I guess what they say about history repeating itself is true! It's fascinating to think that even after a hundred years styles and mannerisms can resurface and become popular once more. Now, every time I text I find myself wondering what it would be like to write the same way in Victorian society and still have my words understood.

Eveline Gibson said...

This article was very interesting to read. It was fascinating to learn how abbreviations have been used for hundreds of years. It was interesting how the people of the Victorian Era used abbreviations for common sayings which is similar to how we also use abbreviations for our own common sayings. I thought it was also interesting how the people of the Victorian Era and the Modern Day Era share some of the same abbreviations, such as "IOU" (I owe you).

Eveline Gibson said...

This article was very interesting to read. It was fascinating to learn that abbreviations have been used for hundreds of years. I thought it was interesting that the people of the Victorian Era used common abbreviations for sayings much like how we use common abbreviations for our own sayings. It was also interesting to learn that the people of the Victorian Era share some common abbreviations with the people of the Modern Day Era, such as the phrase "IOU" (I owe you).

Eveline Gibson said...

This article was very interesting to read.

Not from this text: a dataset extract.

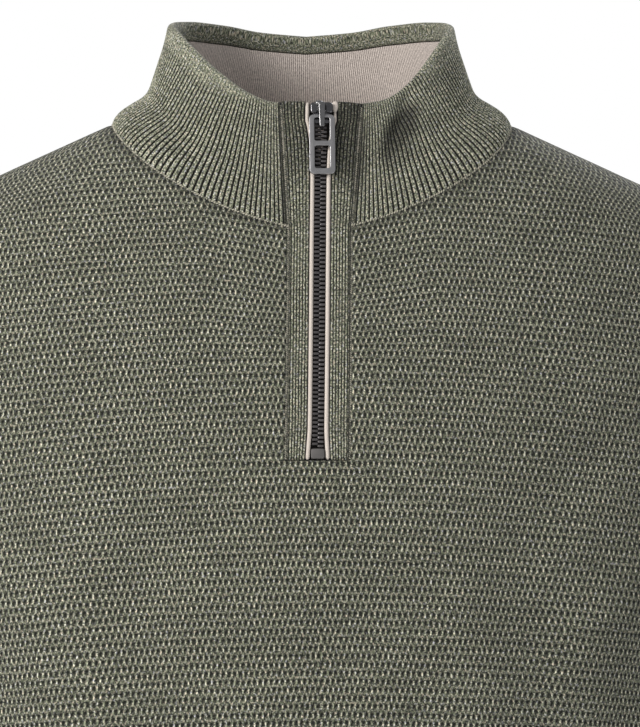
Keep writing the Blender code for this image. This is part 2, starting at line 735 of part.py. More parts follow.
def sweep(name, sections, finish):
    """A solid through closed sections of the same number of points, with a face on each end."""
    mesh = bmesh.new()
    verts = [[mesh.verts.new(point * MM) for point in section] for section in sections]
    for one, other in zip(verts[:-1], verts[1:]):
        for k in range(len(one)):
            n = (k + 1) % len(one)
            mesh.faces.new([one[k], one[n], other[n], other[k]])
    mesh.faces.new(verts[0])
    mesh.faces.new(verts[-1])
    return add_object(name, mesh, finish, smooth_angle=50)


def make_facing():
    """The jersey facing lies inside the collar, from its turned-over top to the neck seam."""
    face, inward = whole_collar(COLLAR_ALONG)
    face, inward = face[1 : FOLD_ROW + 1 or None], inward[1 : FOLD_ROW + 1 or None]
    face = draw_in(face, inward, rows=(-1,), columns=(0, -1), by=2 * SEAM_GAP)
    wall("collar_facing", face + inward * (KNIT + FACING_GAP), inward, FACING, "taupe_jersey")


def placket_outer(z):
    rise = np.clip((np.asarray(z, float) + NECK_DROP_FRONT) / (NECK_DROP_FRONT + RIM[0].z), 0, 1)
    return PLACKET_HALF + (PLACKET_HALF_TOP - PLACKET_HALF) * rise


def trim_inner(z):
    return smooth(z, TRIM_SPREAD, "half_gap")


def trim_outer(z):
    return trim_inner(z) + TRIM_WIDTH


def placket_inner(z):
    return trim_outer(z) + SEAM_GAP


def strip(side, inner, outer, shares, drop_top=0.0):
    """A grid up one side of the zip, over the body and then up the collar. inner and outer give
    the distances from the zip's middle at a height; shares are places between them."""
    heights = np.array([*PLACKET_HEIGHTS, *COLLAR_HEIGHTS, RIM[0].z - drop_top])
    grid, inward = [], []
    for share in shares:
        x = zip_middle(heights) + side * (inner(heights) + share * (outer(heights) - inner(heights)))
        points, into = centre_face(x, heights)
        grid.append(points)
        inward.append(into)
    return np.stack(grid, axis=1), np.stack(inward, axis=1)


def centre_face(x, z):
    """Points of the placket's face, and directions inwards, near the front centre. Up to the
    neck seam it is the body's face, and above it leans back to the rim."""
    x, z = np.broadcast_arrays(np.asarray(x, float), np.asarray(z, float))
    seam_z = neckline(x)
    low_z = np.minimum(z, seam_z)
    points = body_point(degrees_of(x, low_z), low_z)
    into = body_inward(degrees_of(x, low_z), low_z)
    top = rim_point(x=x)
    share = np.clip((z - seam_z) / (top[..., 2] - seam_z), 0, None)[..., None]
    above = points + (top - points) * share
    lean = unit(np.cross(top - points, rim_point(x=x + 1) - rim_point(x=x - 1)))
    lean = lean * np.where(lean[..., 1:2] < 0, -1, 1)
    is_above = (z > seam_z)[..., None]
    is_seam = (np.abs(z - seam_z) < SEAM_BLEND)[..., None]
    into = np.where(is_seam, unit(into + lean), np.where(is_above, lean, into))
    return np.where(is_above, above, points), into


def make_placket(side, label):
    shares = np.linspace(0, 1, PLACKET_COLUMNS + 1)
    grid, inward = strip(side, placket_inner, placket_outer, shares)
    wall("placket_" + label, grid, inward, KNIT, "green_rib")


def make_zip_cloth(side, label):
    """One tape behind the placket, and the cream trim beside the teeth."""
    grid, inward = strip(side, trim_inner, trim_outer, (0, 1), drop_top=0.4)
    front, back = TRIM_DEPTHS
    wall("zip_trim_" + label, grid + inward * front, inward, back - front, "cream_trim")

    def tape_inner(z):
        return np.where(np.asarray(z) > -20, SLIDER_POST[0] / 2 + SEAM_GAP, SEAM_GAP)

    def tape_outer(z):
        return TAPE_HALF + 0 * np.asarray(z, float)

    grid, inward = strip(side, tape_inner, tape_outer, (0, 1), drop_top=1.0)
    wall("zip_tape_" + label, grid + inward * TAPE_DEPTH, inward, TAPE, "dark_tape")


def make_chain(top_z):
    """The closed rows of teeth, as one bar from above the stop to the slider's post."""
    bottom = ZIP_BOTTOM_Z + STOP_SIZE[1] + 2 * SEAM_GAP
    heights = np.concatenate([[bottom], PLACKET_HEIGHTS[1:], [-NECK_DROP_FRONT, -30.0, top_z]])
    sides = (-CHAIN_HALF, CHAIN_HALF)
    columns = [centre_face(zip_middle(heights) + half, heights) for half in sides]
    grid = np.stack([points for points, _ in columns], axis=1)
    inward = np.stack([into for _, into in columns], axis=1)
    front, back = CHAIN_DEPTHS
    wall("zip_chain", grid + inward * front, inward, back - front, "dark_teeth")


# Zip hardware, in a frame that lies on the placket: x to the wearer's right, y down the zip and
# z straight out


def zip_frame(z):
    """The frame at a height on the zip's middle."""
    point, into = centre_face(zip_middle(z), z)
    out = Vector((0, -into[1], -into[2]))
    out.normalize()
    down = Vector((1, 0, 0)).cross(out)
    down.normalize()
    across = down.cross(out)
    turn = Matrix((across, down, out)).transposed().to_4x4()
    return Matrix.Translation(Vector(point) * MM) @ turn


def box(mesh, across, along, out):
    """Adds a box to a bmesh between the limits given on each of its three axes, in mm."""
    size = [high - low for low, high in (across, along, out)]
    middle = [(high + low) / 2 * MM for low, high in (across, along, out)]
    shape = Matrix.Translation(middle) @ Matrix.Diagonal((*[side * MM for side in size], 1))
    return bmesh.ops.create_cube(mesh, size=1, matrix=shape)["verts"]


def make_stop():
    width, height, depth = STOP_SIZE
    mesh = bmesh.new()
    out = (STOP_PROUD - depth, STOP_PROUD)
    box(mesh, (-width / 2, width / 2), (-height / 2, height / 2), out)
    bmesh.ops.bevel(mesh, geom=mesh.edges[:], offset=STOP_BEVEL * MM, segments=1, affect="EDGES")
    mesh.transform(zip_frame(ZIP_BOTTOM_Z + height / 2 + SEAM_GAP))
    return add_object("zip_stop", mesh, "dark_teeth")


def plate(mesh, low, high):
    """A slider plate, wide at its top and narrow below, between two heights off the placket."""
    outline = (
        (-SLIDER_HALF_TOP + 1.2, 0),
        (SLIDER_HALF_TOP - 1.2, 0),
        (SLIDER_HALF_TOP, 1.2),
        (SLIDER_HALF_TOP, 4.5),
        (SLIDER_HALF_BOTTOM, 8.5),
        (SLIDER_HALF_BOTTOM, SLIDER_LENGTH - 0.6),
        (SLIDER_HALF_BOTTOM - 0.8, SLIDER_LENGTH),
        (-SLIDER_HALF_BOTTOM + 0.8, SLIDER_LENGTH),
        (-SLIDER_HALF_BOTTOM, SLIDER_LENGTH - 0.6),
        (-SLIDER_HALF_BOTTOM, 8.5),
        (-SLIDER_HALF_TOP, 4.5),
        (-SLIDER_HALF_TOP, 1.2),
    )
    rings = [[mesh.verts.new((x * MM, y * MM, z * MM)) for x, y in outline] for z in (low, high)]
    mesh.faces.new(rings[0])
    mesh.faces.new(rings[1])
    for k in range(len(outline)):
        n = (k + 1) % len(outline)
        mesh.faces.new([rings[0][k], rings[0][n], rings[1][n], rings[1][k]])


def helper(name, fill, frame):
    """An unrendered solid for a Boolean, filled by a function of its bmesh."""
    mesh = bmesh.new()
    fill(mesh)
    made = add_object(name, mesh, "gunmetal")
    made.matrix_world = frame
    made.hide_render = True
    made.display_type = "WIRE"
    return made


def combine(target, other, operation):
    step = target.modifiers.new(other.name, "BOOLEAN")
    step.operation = operation
    step.object = other
    step.solver = "EXACT"


def slider_levels():
    """Heights off the placket's face of the slider's front plate and back plate."""
    front_low = -CHAIN_DEPTHS[0] + SEAM_GAP
    back_high = -(TAPE_DEPTH + TAPE + SEAM_GAP + SLIDER_BACK_CLEAR)
    return front_low, front_low + SLIDER_PLATE, back_high - SLIDER_PLATE, back_high


def make_slider(frame):
    """Front and back plates joined by a post, with the bridge that holds the pull."""
    low, high, back_low, back_high = slider_levels()
    start, end = BRIDGE_FROM_TOP
    top = high + BRIDGE_CLEAR
    overlap = 0.4
    mesh = bmesh.new()
    plate(mesh, low, high)
    slider = add_object("zip_slider", mesh, "gunmetal")
    slider.matrix_world = frame
    back = helper("slider_back", lambda m: plate(m, back_low, back_high), frame)
    combine(slider, back, "UNION")
    post = SLIDER_POST[0] / 2
    half = BRIDGE_WIDTH / 2
    post_y = (SLIDER_POST_FROM_TOP, SLIDER_POST_FROM_TOP + SLIDER_POST[1])
    boxes = (  # limits across, along and out
        ("slider_post", (-post, post), post_y, (back_high - overlap, low + overlap)),
        ("bridge_head", (-half, half), (start, start + BRIDGE_FOOT), (high - overlap, top + overlap)),
        ("bridge_foot", (-half, half), (end - BRIDGE_FOOT, end), (high - overlap, top + overlap)),
        ("bridge_top", (-half, half), (start, end), (top, top + BRIDGE_THICKNESS)),
    )
    for name, *limits in boxes:
        piece = helper(name, lambda m, limits=limits: box(m, *limits), frame)
        combine(slider, piece, "UNION")
    return slider


def make_pull(frame):
    """The pull tab turns on its bar, so its origin is on the bar's axis."""
    high = slider_levels()[1]
    axis = frame @ Matrix.Translation(Vector((0, HINGE_FROM_TOP, high + HINGE_OUT)) * MM)
    hang = axis @ Matrix.Rotation(math.radians(-PULL_TIP_IN_DEGREES), 4, "X")
    half = PULL_THICKNESS / 2
    start = -PULL_BAR / 2
    mesh = bmesh.new()
    rounded_slab(mesh, PULL_WIDTH / 2, (start, start + PULL_LENGTH), half, PULL_CORNER)
    pull = add_object("zip_pull", mesh, "gunmetal")
    pull.matrix_world = hang
    inside = PULL_WIDTH / 2 - PULL_SIDE
    windows = (("upper_window", PULL_UPPER_WINDOW), ("lower_window", PULL_LOWER_WINDOW))
    for name, (top, length) in windows:
        along = (start + top, start + top + length)

        def fill(m, along=along):
            rounded_slab(m, inside, along, 2 * half, PULL_WINDOW_CORNER)

        combine(pull, helper(name, fill, hang), "DIFFERENCE")
    return pull


def rounded_slab(mesh, half_width, along, half_thickness, corner):
    """Adds a slab in the pull's plane with its four corners rounded."""
    thickness = (-half_thickness, half_thickness)
    box(mesh, (-half_width, half_width), along, thickness)
    upright = half_thickness * MM
    edges = [e for e in mesh.edges if abs(e.verts[0].co.z - e.verts[1].co.z) > upright]
    bmesh.ops.bevel(mesh, geom=edges, offset=corner * MM, segments=3, affect="EDGES", profile=0.5)


def make_zip():
    top_z = RIM[0].z - SLIDER_TOP_GAP
    frame = zip_frame(top_z)
    for side, label in ((1, "left"), (-1, "right")):
        make_placket(side, label)
        make_zip_cloth(side, label)
    make_chain(top_z - SLIDER_POST_FROM_TOP - SLIDER_POST[1] - 2 * SEAM_GAP)
    make_stop()
    make_slider(frame)
    make_pull(frame)


def clear_scene():
    for item in list(bpy.data.objects):
        bpy.data.objects.remove(item, do_unlink=True)


def main():
    clear_scene()
    sleeve, sleeve_in, cuff, cuff_in = sleeve_grids()
    make_sleeves(sleeve, sleeve_in, cuff, cuff_in)
    make_panels(sleeve_in[0], neck_directions())
    make_collar()
    make_facing()
    make_zip()


main()
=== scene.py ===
"""The looks of a quarter zip sweater, worn and hollow: knitted cloth, ribbed bands, and its zip.

Sizes are millimetres until a mesh is made. The garment faces -Y, +X is the wearer's left, +Z is
up, and the origin is the middle of the neck.
"""

import math
from collections import namedtuple

import bmesh
import bpy
import numpy as np
from mathutils import Matrix, Vector


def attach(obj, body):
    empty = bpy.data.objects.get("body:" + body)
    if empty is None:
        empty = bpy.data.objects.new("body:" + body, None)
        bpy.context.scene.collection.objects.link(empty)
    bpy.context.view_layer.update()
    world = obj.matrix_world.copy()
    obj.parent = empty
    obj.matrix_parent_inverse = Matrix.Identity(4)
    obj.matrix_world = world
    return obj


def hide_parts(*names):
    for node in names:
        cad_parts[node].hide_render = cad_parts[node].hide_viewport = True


bl_info = {
    "name": "Quarter zip sweater",
    "version": (1, 0, 0),
    "blender": (4, 5, 0),
    "location": "View3D > Sidebar > Sweater",
    "description": "Models the cloth, ribs and zip of a quarter zip sweater",
    "category": "Mesh",
}

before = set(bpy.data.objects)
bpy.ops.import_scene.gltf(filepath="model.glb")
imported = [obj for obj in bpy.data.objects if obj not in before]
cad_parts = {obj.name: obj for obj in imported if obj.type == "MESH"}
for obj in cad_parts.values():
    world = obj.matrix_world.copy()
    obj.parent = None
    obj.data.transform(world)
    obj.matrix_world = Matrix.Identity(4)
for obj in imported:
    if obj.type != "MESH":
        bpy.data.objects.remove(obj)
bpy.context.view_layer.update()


def table(kind, *rows):
    """Rows of one kind, each given by its values."""
    return tuple(kind(*row) for row in rows)


MM = 0.001
SEAM_GAP = 0.3  # between neighbouring pieces
SEWN_GAP = 0.04  # between two pieces that a seam joins
SIDES = ((1, "left"), (-1, "right"))  # of the wearer
FACES = (("front", False), ("back", True))

# Cloth
KNIT = 2.5
FACING = 2.0
FACING_GAP = 0.6
TAPE = 0.9
SEAM_LINES = (0.35, 0.9, 1.7)  # grid lines beside a seam, measured from it
SEAM_CLEAR = 2.4  # the even grid lines keep this far from a seam
LINE_ROOM = 1.4  # least room for a seam's lines, as a multiple of the furthest
INWARD_REACH = 12.0  # a seam's shared direction fades out over this distance
CLOTH_SHARP_DEGREES, METAL_SHARP_DEGREES, TOOTH_SHARP_DEGREES = 50, 35, 40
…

It was fascinating to learn that abbreviations have been used for hundreds of years. I thought it was interesting that the people of the Victorian Era used common abbreviations for sayings much like how we use common abbreviations for our own sayings. It was also interesting to learn that the people of the Victorian Era share some common abbreviations with the people of the Modern Day Era, such as the phrase "IOU" (I owe you).

Eveline Gibson said...

This article was very interesting to read. It was fascinating to learn that abbreviations have been used for hundreds of years. I thought it was interesting that the people of the Victorian Era used common abbreviations for sayings much like how we use common abbreviations for our own sayings. It was also interesting to learn that the people of the Victorian Era share some common abbreviations with the people of the Modern Day Era, such as the phrase "IOU" (I owe you).

Eveline Gibson said...

This article was very interesting to read. It was fascinating to learn that abbreviations have been used for hundreds of years. I thought it was interesting that the people of the Victorian Era used common abbreviations for sayings much like how we use common abbreviations for our own sayings. It was also interesting to learn that the people of the Victorian Era share some common abbreviations with the people of the Modern Day Era, such as the phrase "IOU" (I owe you).

Eveline Gibson said...

This article was very interesting to read. It was fascinating to learn that abbreviations have been used for hundreds of years. I thought it was interesting that the people of the Victorian Era used common abbreviations for sayings much like how we use common abbreviations for our own sayings. It was also interesting to learn that the people of the Victorian Era share some common abbreviations with the people of the Modern Day Era, such as the phrase "IOU" (I owe you).

Eveline Gibson said...

This article was very interesting to read. It was fascinating to learn that abbreviations have been used for hundreds of years. I thought it was interesting that the people of the Victorian Era used common abbreviations for sayings much like how we use common abbreviations for our own sayings. It was also interesting to learn that the people of the Victorian Era share some common abbreviations with the people of the Modern Day Era, such as the phrase "IOU" (I owe you).

Eveline Gibson said...

This article was very interesting to read. It was fascinating to learn that abbreviations have been used for hundreds of years. I thought it was interesting that the people of the Victorian Era used common abbreviations for sayings much like how we use common abbreviations for our own sayings. It was also interesting to learn that the people of the Victorian Era share some common abbreviations with the people of the Modern Day Era, such as the phrase "IOU" (I owe you).

Eveline Gibson said...

This article was very interesting to read. It was fascinating to learn that abbreviations have been used for hundreds of years. I thought it was interesting that the people of the Victorian Era used common abbreviations for sayings much like how we use common abbreviations for our own sayings. It was also interesting to learn that the people of the Victorian Era share some common abbreviations with the people of the Modern Day Era, such as the phrase "IOU" (I owe you).

Maryssa said...

This article was so easy to relate to simply because it was about texting! I don't really find history as my favorite subject but this article made me appreciate it a little more. To know that something I do everyday has been around for hundreds of years is fascinating. Today I even take texting for granted, but now i know it was used during the Victorian Era.

Elizabeth said...

I did not know that the texting abbreviations came from ancient scholars. I also though that it came around a lot later.

Elizabeth said...

I did not know that texting abbreviations came from ancient scholars. I thought that it came around a lot later.

Liam S. said...

I never would have guessed the origins of our modern day "texting language" could go back as far as Victorian England. It amazes me to think, a time period I have always viewed as so fine and proper could be the source of what many adults today find immature and an improper way to write.

Summer said...

I think this is cool! Teenagers finally have an excuse. It's interesting that all these phrases were made up during the Victorian era, the British knew what was up!